** START OF Source data **

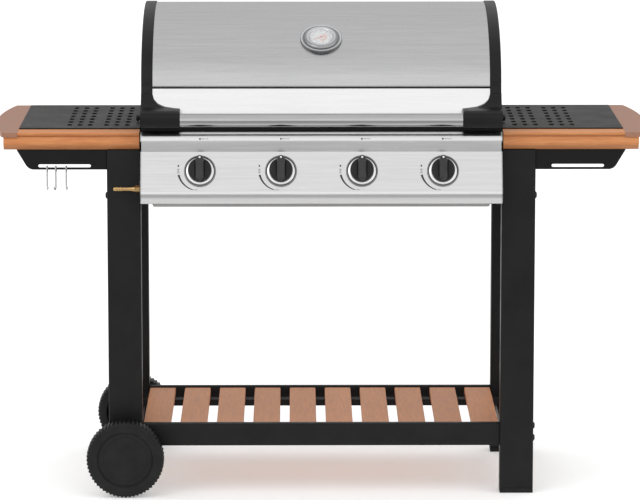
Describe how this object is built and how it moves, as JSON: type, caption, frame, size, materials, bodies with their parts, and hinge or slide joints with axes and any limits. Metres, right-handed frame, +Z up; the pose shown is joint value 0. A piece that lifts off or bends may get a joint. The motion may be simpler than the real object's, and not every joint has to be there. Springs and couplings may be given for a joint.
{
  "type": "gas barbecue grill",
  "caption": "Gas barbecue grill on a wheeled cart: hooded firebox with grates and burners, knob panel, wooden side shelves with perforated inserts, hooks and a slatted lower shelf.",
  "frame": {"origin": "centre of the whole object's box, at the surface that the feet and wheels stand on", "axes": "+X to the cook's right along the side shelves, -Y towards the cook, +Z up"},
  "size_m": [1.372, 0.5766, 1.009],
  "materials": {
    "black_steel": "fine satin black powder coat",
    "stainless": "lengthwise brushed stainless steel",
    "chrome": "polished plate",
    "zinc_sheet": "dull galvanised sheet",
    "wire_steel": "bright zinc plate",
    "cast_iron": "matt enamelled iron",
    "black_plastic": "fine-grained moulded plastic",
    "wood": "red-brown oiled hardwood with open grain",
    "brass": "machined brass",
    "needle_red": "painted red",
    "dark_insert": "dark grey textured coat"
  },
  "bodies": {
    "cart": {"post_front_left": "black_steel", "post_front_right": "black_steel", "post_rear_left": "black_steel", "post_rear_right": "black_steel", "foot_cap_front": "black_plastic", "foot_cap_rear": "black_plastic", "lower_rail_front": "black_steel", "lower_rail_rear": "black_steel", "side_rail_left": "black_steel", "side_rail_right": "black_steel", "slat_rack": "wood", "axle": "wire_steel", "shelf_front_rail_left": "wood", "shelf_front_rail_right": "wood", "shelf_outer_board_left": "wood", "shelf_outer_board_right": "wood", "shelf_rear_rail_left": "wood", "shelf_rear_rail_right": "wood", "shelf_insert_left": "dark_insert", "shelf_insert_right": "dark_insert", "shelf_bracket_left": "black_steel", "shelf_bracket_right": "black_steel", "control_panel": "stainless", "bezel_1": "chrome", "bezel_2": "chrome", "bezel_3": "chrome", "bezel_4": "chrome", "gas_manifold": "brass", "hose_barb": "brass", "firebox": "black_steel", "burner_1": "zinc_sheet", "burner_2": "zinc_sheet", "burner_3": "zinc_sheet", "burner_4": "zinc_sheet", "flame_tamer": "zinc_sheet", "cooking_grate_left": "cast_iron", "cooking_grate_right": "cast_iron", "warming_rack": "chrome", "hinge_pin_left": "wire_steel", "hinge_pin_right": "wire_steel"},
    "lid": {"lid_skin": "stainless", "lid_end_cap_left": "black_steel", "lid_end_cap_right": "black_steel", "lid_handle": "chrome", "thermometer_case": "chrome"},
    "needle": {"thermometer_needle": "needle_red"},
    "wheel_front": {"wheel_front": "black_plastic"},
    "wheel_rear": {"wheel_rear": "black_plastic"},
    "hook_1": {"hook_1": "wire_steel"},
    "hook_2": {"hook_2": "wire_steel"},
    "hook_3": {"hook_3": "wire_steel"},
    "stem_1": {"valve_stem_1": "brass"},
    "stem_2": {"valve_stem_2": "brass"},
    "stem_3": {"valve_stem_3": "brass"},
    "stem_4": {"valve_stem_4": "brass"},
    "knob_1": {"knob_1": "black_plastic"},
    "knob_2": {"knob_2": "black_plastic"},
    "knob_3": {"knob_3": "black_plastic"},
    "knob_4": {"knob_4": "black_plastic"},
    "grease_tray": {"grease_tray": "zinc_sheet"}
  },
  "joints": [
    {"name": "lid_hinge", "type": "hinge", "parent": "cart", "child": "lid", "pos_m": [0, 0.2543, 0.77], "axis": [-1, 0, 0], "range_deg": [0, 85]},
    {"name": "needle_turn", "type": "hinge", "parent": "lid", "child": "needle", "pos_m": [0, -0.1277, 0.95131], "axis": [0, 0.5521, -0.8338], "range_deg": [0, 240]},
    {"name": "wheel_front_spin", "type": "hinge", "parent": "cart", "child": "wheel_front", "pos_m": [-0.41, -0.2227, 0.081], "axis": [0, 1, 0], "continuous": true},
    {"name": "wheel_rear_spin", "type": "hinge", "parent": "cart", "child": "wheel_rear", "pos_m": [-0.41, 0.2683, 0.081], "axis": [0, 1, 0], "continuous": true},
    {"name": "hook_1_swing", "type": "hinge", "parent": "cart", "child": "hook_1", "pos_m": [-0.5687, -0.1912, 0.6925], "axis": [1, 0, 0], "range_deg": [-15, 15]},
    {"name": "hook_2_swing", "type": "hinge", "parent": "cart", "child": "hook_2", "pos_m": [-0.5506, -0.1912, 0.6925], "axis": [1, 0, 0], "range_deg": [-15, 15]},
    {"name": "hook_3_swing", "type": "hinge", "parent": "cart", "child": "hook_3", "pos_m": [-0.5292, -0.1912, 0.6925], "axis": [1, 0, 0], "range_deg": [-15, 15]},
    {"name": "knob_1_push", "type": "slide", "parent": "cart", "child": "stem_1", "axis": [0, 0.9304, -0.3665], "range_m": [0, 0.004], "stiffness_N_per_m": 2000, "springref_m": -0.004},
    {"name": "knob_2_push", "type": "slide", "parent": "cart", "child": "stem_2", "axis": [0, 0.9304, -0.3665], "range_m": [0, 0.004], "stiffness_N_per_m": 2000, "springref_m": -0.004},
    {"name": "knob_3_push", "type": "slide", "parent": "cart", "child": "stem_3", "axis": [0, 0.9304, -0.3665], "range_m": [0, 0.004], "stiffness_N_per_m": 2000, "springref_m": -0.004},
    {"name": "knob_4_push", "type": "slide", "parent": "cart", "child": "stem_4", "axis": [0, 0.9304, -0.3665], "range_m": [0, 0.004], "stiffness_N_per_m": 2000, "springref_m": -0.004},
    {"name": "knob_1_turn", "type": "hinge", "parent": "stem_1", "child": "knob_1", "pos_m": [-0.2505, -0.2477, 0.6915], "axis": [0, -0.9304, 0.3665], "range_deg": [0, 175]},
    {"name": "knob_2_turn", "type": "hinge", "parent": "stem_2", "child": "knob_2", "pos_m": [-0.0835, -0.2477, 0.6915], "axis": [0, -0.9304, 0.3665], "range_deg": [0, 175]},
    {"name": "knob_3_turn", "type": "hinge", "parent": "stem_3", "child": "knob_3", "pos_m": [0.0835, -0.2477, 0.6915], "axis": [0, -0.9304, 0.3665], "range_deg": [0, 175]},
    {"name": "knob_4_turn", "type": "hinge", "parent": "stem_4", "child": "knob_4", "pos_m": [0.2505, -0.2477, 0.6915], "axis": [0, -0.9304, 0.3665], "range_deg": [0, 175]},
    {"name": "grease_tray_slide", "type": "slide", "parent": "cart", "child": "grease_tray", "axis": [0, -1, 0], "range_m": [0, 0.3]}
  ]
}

** END OF Source data **

- _Problem to work on_
Each line of the material must be restated exactly.

- _Result of this exercise_
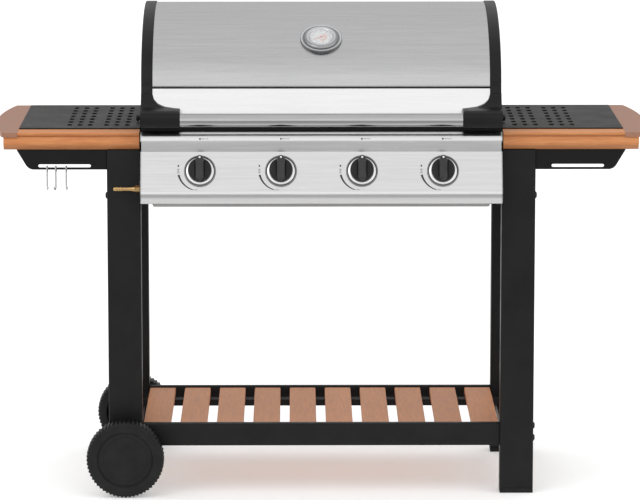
Describe how this object is built and how it moves, as JSON: type, caption, frame, size, materials, bodies with their parts, and hinge or slide joints with axes and any limits. Metres, right-handed frame, +Z up; the pose shown is joint value 0. A piece that lifts off or bends may get a joint. The motion may be simpler than the real object's, and not every joint has to be there. Springs and couplings may be given for a joint.
{
  "type": "gas barbecue grill",
  "caption": "Gas barbecue grill on a wheeled cart: hooded firebox with grates and burners, knob panel, wooden side shelves with perforated inserts, hooks and a slatted lower shelf.",
  "frame": {"origin": "centre of the whole object's box, at the surface that the feet and wheels stand on", "axes": "+X to the cook's right along the side shelves, -Y towards the cook, +Z up"},
  "size_m": [1.372, 0.5766, 1.009],
  "materials": {
    "black_steel": "fine satin black powder coat",
    "stainless": "lengthwise brushed stainless steel",
    "chrome": "polished plate",
    "zinc_sheet": "dull galvanised sheet",
    "wire_steel": "bright zinc plate",
    "cast_iron": "matt enamelled iron",
    "black_plastic": "fine-grained moulded plastic",
    "wood": "red-brown oiled hardwood with open grain",
    "brass": "machined brass",
    "needle_red": "painted red",
    "dark_insert": "dark grey textured coat"
  },
  "bodies": {
    "cart": {"post_front_left": "black_steel", "post_front_right": "black_steel", "post_rear_left": "black_steel", "post_rear_right": "black_steel", "foot_cap_front": "black_plastic", "foot_cap_rear": "black_plastic", "lower_rail_front": "black_steel", "lower_rail_rear": "black_steel", "side_rail_left": "black_steel", "side_rail_right": "black_steel", "slat_rack": "wood", "axle": "wire_steel", "shelf_front_rail_left": "wood", "shelf_front_rail_right": "wood", "shelf_outer_board_left": "wood", "shelf_outer_board_right": "wood", "shelf_rear_rail_left": "wood", "shelf_rear_rail_right": "wood", "shelf_insert_left": "dark_insert", "shelf_insert_right": "dark_insert", "shelf_bracket_left": "black_steel", "shelf_bracket_right": "black_steel", "control_panel": "stainless", "bezel_1": "chrome", "bezel_2": "chrome", "bezel_3": "chrome", "bezel_4": "chrome", "gas_manifold": "brass", "hose_barb": "brass", "firebox": "black_steel", "burner_1": "zinc_sheet", "burner_2": "zinc_sheet", "burner_3": "zinc_sheet", "burner_4": "zinc_sheet", "flame_tamer": "zinc_sheet", "cooking_grate_left": "cast_iron", "cooking_grate_right": "cast_iron", "warming_rack": "chrome", "hinge_pin_left": "wire_steel", "hinge_pin_right": "wire_steel"},
    "lid": {"lid_skin": "stainless", "lid_end_cap_left": "black_steel", "lid_end_cap_right": "black_steel", "lid_handle": "chrome", "thermometer_case": "chrome"},
    "needle": {"thermometer_needle": "needle_red"},
    "wheel_front": {"wheel_front": "black_plastic"},
    "wheel_rear": {"wheel_rear": "black_plastic"},
    "hook_1": {"hook_1": "wire_steel"},
    "hook_2": {"hook_2": "wire_steel"},
    "hook_3": {"hook_3": "wire_steel"},
    "stem_1": {"valve_stem_1": "brass"},
    "stem_2": {"valve_stem_2": "brass"},
    "stem_3": {"valve_stem_3": "brass"},
    "stem_4": {"valve_stem_4": "brass"},
    "knob_1": {"knob_1": "black_plastic"},
    "knob_2": {"knob_2": "black_plastic"},
    "knob_3": {"knob_3": "black_plastic"},
    "knob_4": {"knob_4": "black_plastic"},
    "grease_tray": {"grease_tray": "zinc_sheet"}
  },
  "joints": [
    {"name": "lid_hinge", "type": "hinge", "parent": "cart", "child": "lid", "pos_m": [0, 0.2543, 0.77], "axis": [-1, 0, 0], "range_deg": [0, 85]},
    {"name": "needle_turn", "type": "hinge", "parent": "lid", "child": "needle", "pos_m": [0, -0.1277, 0.95131], "axis": [0, 0.5521, -0.8338], "range_deg": [0, 240]},
    {"name": "wheel_front_spin", "type": "hinge", "parent": "cart", "child": "wheel_front", "pos_m": [-0.41, -0.2227, 0.081], "axis": [0, 1, 0], "continuous": true},
    {"name": "wheel_rear_spin", "type": "hinge", "parent": "cart", "child": "wheel_rear", "pos_m": [-0.41, 0.2683, 0.081], "axis": [0, 1, 0], "continuous": true},
    {"name": "hook_1_swing", "type": "hinge", "parent": "cart", "child": "hook_1", "pos_m": [-0.5687, -0.1912, 0.6925], "axis": [1, 0, 0], "range_deg": [-15, 15]},
    {"name": "hook_2_swing", "type": "hinge", "parent": "cart", "child": "hook_2", "pos_m": [-0.5506, -0.1912, 0.6925], "axis": [1, 0, 0], "range_deg": [-15, 15]},
    {"name": "hook_3_swing", "type": "hinge", "parent": "cart", "child": "hook_3", "pos_m": [-0.5292, -0.1912, 0.6925], "axis": [1, 0, 0], "range_deg": [-15, 15]},
    {"name": "knob_1_push", "type": "slide", "parent": "cart", "child": "stem_1", "axis": [0, 0.9304, -0.3665], "range_m": [0, 0.004], "stiffness_N_per_m": 2000, "springref_m": -0.004},
    {"name": "knob_2_push", "type": "slide", "parent": "cart", "child": "stem_2", "axis": [0, 0.9304, -0.3665], "range_m": [0, 0.004], "stiffness_N_per_m": 2000, "springref_m": -0.004},
    {"name": "knob_3_push", "type": "slide", "parent": "cart", "child": "stem_3", "axis": [0, 0.9304, -0.3665], "range_m": [0, 0.004], "stiffness_N_per_m": 2000, "springref_m": -0.004},
    {"name": "knob_4_push", "type": "slide", "parent": "cart", "child": "stem_4", "axis": [0, 0.9304, -0.3665], "range_m": [0, 0.004], "stiffness_N_per_m": 2000, "springref_m": -0.004},
    {"name": "knob_1_turn", "type": "hinge", "parent": "stem_1", "child": "knob_1", "pos_m": [-0.2505, -0.2477, 0.6915], "axis": [0, -0.9304, 0.3665], "range_deg": [0, 175]},
    {"name": "knob_2_turn", "type": "hinge", "parent": "stem_2", "child": "knob_2", "pos_m": [-0.0835, -0.2477, 0.6915], "axis": [0, -0.9304, 0.3665], "range_deg": [0, 175]},
    {"name": "knob_3_turn", "type": "hinge", "parent": "stem_3", "child": "knob_3", "pos_m": [0.0835, -0.2477, 0.6915], "axis": [0, -0.9304, 0.3665], "range_deg": [0, 175]},
    {"name": "knob_4_turn", "type": "hinge", "parent": "stem_4", "child": "knob_4", "pos_m": [0.2505, -0.2477, 0.6915], "axis": [0, -0.9304, 0.3665], "range_deg": [0, 175]},
    {"name": "grease_tray_slide", "type": "slide", "parent": "cart", "child": "grease_tray", "axis": [0, -1, 0], "range_m": [0, 0.3]}
  ]
}